- _TASK PROMPT_
Restate, word for word, every line of the data.

- _SOURCE EXCERPT_
● ● ● ●

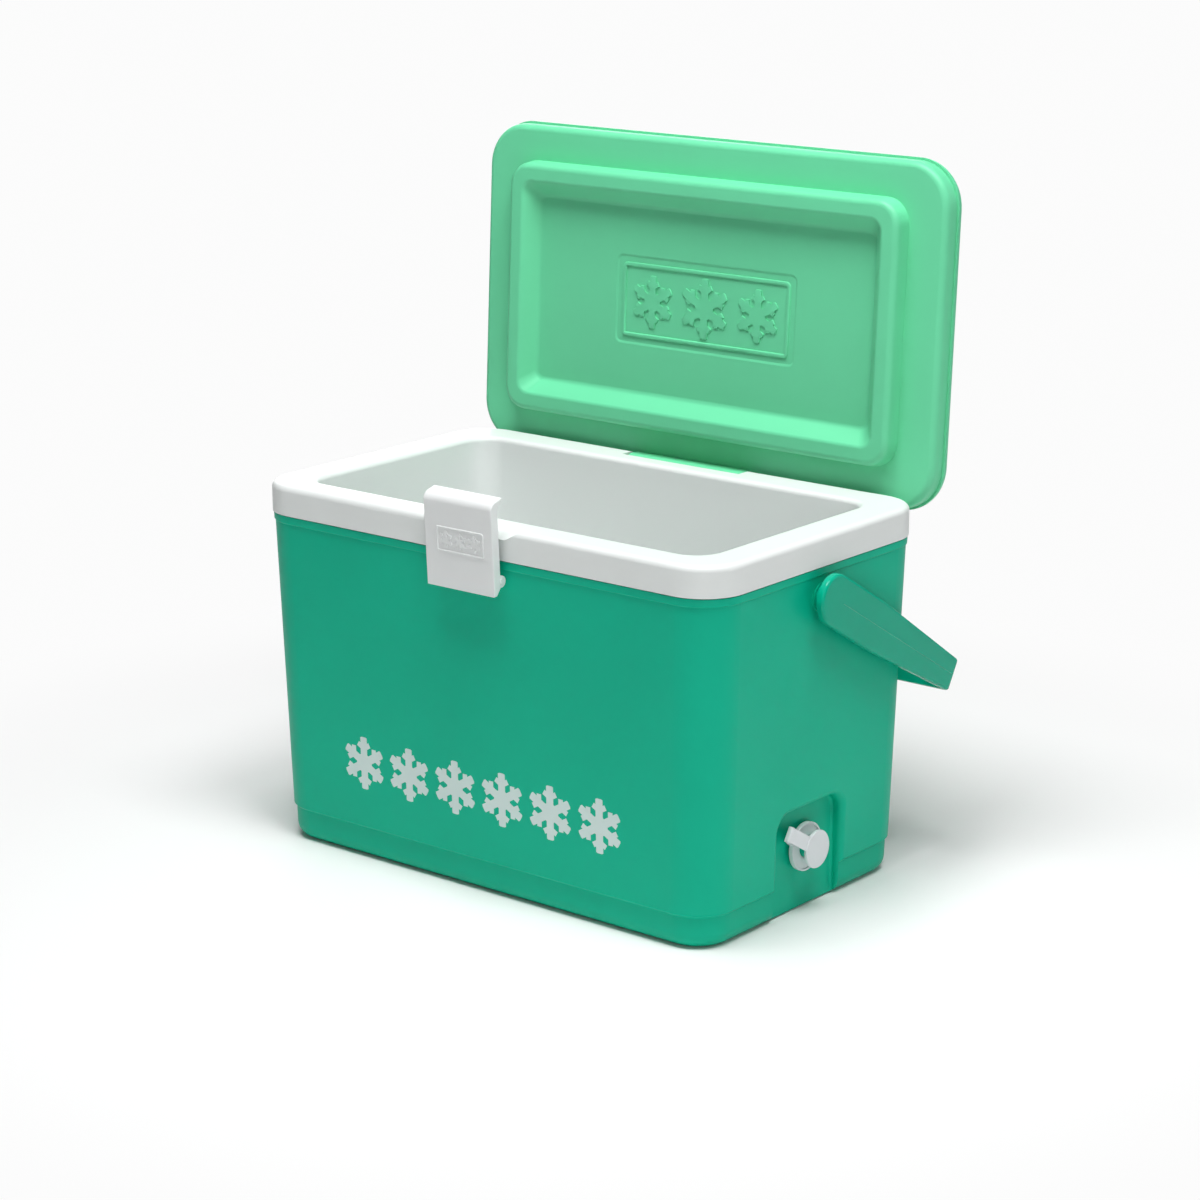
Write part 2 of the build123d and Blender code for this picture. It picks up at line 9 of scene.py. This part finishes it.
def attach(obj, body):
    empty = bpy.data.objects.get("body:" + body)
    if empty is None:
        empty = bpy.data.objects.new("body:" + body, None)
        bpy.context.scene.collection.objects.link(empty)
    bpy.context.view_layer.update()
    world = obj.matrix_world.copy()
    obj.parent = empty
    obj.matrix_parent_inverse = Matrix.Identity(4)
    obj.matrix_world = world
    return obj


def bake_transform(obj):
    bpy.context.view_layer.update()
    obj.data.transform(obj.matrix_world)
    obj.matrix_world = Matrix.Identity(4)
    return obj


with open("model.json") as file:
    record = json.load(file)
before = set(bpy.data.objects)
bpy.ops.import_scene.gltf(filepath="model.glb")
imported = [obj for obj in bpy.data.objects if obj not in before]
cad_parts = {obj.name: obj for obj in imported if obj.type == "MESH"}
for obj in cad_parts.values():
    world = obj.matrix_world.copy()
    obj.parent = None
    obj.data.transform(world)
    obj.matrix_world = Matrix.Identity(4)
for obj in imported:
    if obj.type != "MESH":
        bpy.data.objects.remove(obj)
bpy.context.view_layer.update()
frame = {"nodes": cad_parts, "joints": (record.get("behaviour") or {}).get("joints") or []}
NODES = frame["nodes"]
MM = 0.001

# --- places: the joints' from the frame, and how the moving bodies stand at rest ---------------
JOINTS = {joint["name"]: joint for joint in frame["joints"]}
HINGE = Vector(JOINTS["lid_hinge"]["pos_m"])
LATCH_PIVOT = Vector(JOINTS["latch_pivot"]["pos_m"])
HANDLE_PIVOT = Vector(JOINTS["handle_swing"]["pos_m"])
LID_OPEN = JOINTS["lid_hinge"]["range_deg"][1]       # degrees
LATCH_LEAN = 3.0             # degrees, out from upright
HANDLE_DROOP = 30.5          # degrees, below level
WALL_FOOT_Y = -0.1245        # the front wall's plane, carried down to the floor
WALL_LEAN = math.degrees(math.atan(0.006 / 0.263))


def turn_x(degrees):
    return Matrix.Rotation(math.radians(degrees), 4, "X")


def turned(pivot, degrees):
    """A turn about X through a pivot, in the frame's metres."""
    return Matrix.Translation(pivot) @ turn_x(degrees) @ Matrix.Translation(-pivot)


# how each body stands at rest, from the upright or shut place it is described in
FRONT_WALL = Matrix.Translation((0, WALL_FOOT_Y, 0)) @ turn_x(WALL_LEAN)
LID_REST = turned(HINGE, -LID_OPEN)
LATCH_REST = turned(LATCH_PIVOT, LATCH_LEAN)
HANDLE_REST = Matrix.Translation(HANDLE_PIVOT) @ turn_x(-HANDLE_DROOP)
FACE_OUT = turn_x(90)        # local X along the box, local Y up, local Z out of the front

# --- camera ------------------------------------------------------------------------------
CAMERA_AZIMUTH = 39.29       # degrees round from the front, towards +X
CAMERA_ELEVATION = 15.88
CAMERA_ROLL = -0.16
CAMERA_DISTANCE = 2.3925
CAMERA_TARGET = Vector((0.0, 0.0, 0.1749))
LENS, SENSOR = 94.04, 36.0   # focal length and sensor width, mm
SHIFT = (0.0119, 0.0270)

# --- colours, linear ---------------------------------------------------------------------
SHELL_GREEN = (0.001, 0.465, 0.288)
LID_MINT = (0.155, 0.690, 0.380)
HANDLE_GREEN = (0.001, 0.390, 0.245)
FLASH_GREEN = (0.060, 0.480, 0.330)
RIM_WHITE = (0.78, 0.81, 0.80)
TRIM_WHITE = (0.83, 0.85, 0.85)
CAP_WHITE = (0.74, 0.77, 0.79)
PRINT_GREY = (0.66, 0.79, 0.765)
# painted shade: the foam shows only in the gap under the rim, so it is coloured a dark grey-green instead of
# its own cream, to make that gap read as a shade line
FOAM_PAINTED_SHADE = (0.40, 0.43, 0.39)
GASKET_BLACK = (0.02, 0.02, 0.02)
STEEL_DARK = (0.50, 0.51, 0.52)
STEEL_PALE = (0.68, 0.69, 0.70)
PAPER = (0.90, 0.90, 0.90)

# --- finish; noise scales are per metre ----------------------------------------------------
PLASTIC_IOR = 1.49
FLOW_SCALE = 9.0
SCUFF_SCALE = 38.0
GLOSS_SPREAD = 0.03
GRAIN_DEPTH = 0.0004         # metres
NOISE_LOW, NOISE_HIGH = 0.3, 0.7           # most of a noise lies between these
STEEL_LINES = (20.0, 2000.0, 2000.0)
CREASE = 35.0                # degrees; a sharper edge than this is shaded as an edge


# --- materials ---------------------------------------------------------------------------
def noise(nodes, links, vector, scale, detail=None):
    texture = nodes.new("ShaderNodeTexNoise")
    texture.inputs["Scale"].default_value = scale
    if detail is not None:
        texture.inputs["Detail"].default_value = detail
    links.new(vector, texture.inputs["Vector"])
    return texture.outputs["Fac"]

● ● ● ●

- _SOLUTION TO THIS EXERCISE_
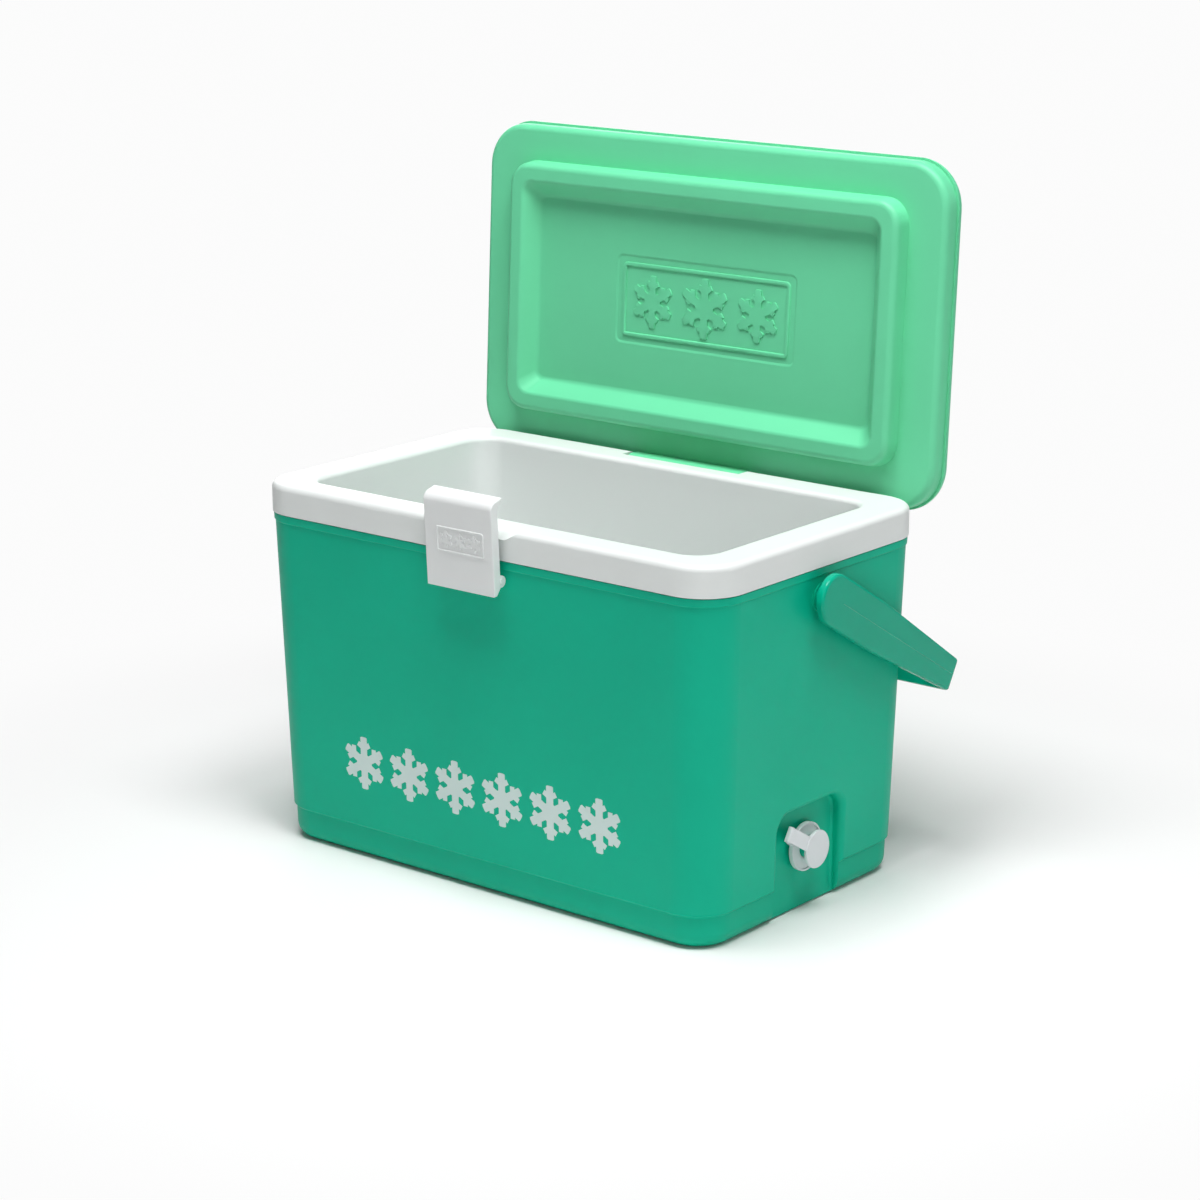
Write part 2 of the build123d and Blender code for this picture. It picks up at line 9 of scene.py. This part finishes it.
def attach(obj, body):
    empty = bpy.data.objects.get("body:" + body)
    if empty is None:
        empty = bpy.data.objects.new("body:" + body, None)
        bpy.context.scene.collection.objects.link(empty)
    bpy.context.view_layer.update()
    world = obj.matrix_world.copy()
    obj.parent = empty
    obj.matrix_parent_inverse = Matrix.Identity(4)
    obj.matrix_world = world
    return obj


def bake_transform(obj):
    bpy.context.view_layer.update()
    obj.data.transform(obj.matrix_world)
    obj.matrix_world = Matrix.Identity(4)
    return obj


with open("model.json") as file:
    record = json.load(file)
before = set(bpy.data.objects)
bpy.ops.import_scene.gltf(filepath="model.glb")
imported = [obj for obj in bpy.data.objects if obj not in before]
cad_parts = {obj.name: obj for obj in imported if obj.type == "MESH"}
for obj in cad_parts.values():
    world = obj.matrix_world.copy()
    obj.parent = None
    obj.data.transform(world)
    obj.matrix_world = Matrix.Identity(4)
for obj in imported:
    if obj.type != "MESH":
        bpy.data.objects.remove(obj)
bpy.context.view_layer.update()
frame = {"nodes": cad_parts, "joints": (record.get("behaviour") or {}).get("joints") or []}
NODES = frame["nodes"]
MM = 0.001

# --- places: the joints' from the frame, and how the moving bodies stand at rest ---------------
JOINTS = {joint["name"]: joint for joint in frame["joints"]}
HINGE = Vector(JOINTS["lid_hinge"]["pos_m"])
LATCH_PIVOT = Vector(JOINTS["latch_pivot"]["pos_m"])
HANDLE_PIVOT = Vector(JOINTS["handle_swing"]["pos_m"])
LID_OPEN = JOINTS["lid_hinge"]["range_deg"][1]       # degrees
LATCH_LEAN = 3.0             # degrees, out from upright
HANDLE_DROOP = 30.5          # degrees, below level
WALL_FOOT_Y = -0.1245        # the front wall's plane, carried down to the floor
WALL_LEAN = math.degrees(math.atan(0.006 / 0.263))


def turn_x(degrees):
    return Matrix.Rotation(math.radians(degrees), 4, "X")


def turned(pivot, degrees):
    """A turn about X through a pivot, in the frame's metres."""
    return Matrix.Translation(pivot) @ turn_x(degrees) @ Matrix.Translation(-pivot)


# how each body stands at rest, from the upright or shut place it is described in
FRONT_WALL = Matrix.Translation((0, WALL_FOOT_Y, 0)) @ turn_x(WALL_LEAN)
LID_REST = turned(HINGE, -LID_OPEN)
LATCH_REST = turned(LATCH_PIVOT, LATCH_LEAN)
HANDLE_REST = Matrix.Translation(HANDLE_PIVOT) @ turn_x(-HANDLE_DROOP)
FACE_OUT = turn_x(90)        # local X along the box, local Y up, local Z out of the front

# --- camera ------------------------------------------------------------------------------
CAMERA_AZIMUTH = 39.29       # degrees round from the front, towards +X
CAMERA_ELEVATION = 15.88
CAMERA_ROLL = -0.16
CAMERA_DISTANCE = 2.3925
CAMERA_TARGET = Vector((0.0, 0.0, 0.1749))
LENS, SENSOR = 94.04, 36.0   # focal length and sensor width, mm
SHIFT = (0.0119, 0.0270)

# --- colours, linear ---------------------------------------------------------------------
SHELL_GREEN = (0.001, 0.465, 0.288)
LID_MINT = (0.155, 0.690, 0.380)
HANDLE_GREEN = (0.001, 0.390, 0.245)
FLASH_GREEN = (0.060, 0.480, 0.330)
RIM_WHITE = (0.78, 0.81, 0.80)
TRIM_WHITE = (0.83, 0.85, 0.85)
CAP_WHITE = (0.74, 0.77, 0.79)
PRINT_GREY = (0.66, 0.79, 0.765)
# painted shade: the foam shows only in the gap under the rim, so it is coloured a dark grey-green instead of
# its own cream, to make that gap read as a shade line
FOAM_PAINTED_SHADE = (0.40, 0.43, 0.39)
GASKET_BLACK = (0.02, 0.02, 0.02)
STEEL_DARK = (0.50, 0.51, 0.52)
STEEL_PALE = (0.68, 0.69, 0.70)
PAPER = (0.90, 0.90, 0.90)

# --- finish; noise scales are per metre ----------------------------------------------------
PLASTIC_IOR = 1.49
FLOW_SCALE = 9.0
SCUFF_SCALE = 38.0
GLOSS_SPREAD = 0.03
GRAIN_DEPTH = 0.0004         # metres
NOISE_LOW, NOISE_HIGH = 0.3, 0.7           # most of a noise lies between these
STEEL_LINES = (20.0, 2000.0, 2000.0)
CREASE = 35.0                # degrees; a sharper edge than this is shaded as an edge


# --- materials ---------------------------------------------------------------------------
def noise(nodes, links, vector, scale, detail=None):
    texture = nodes.new("ShaderNodeTexNoise")
    texture.inputs["Scale"].default_value = scale
    if detail is not None:
        texture.inputs["Detail"].default_value = detail
    links.new(vector, texture.inputs["Vector"])
    return texture.outputs["Fac"]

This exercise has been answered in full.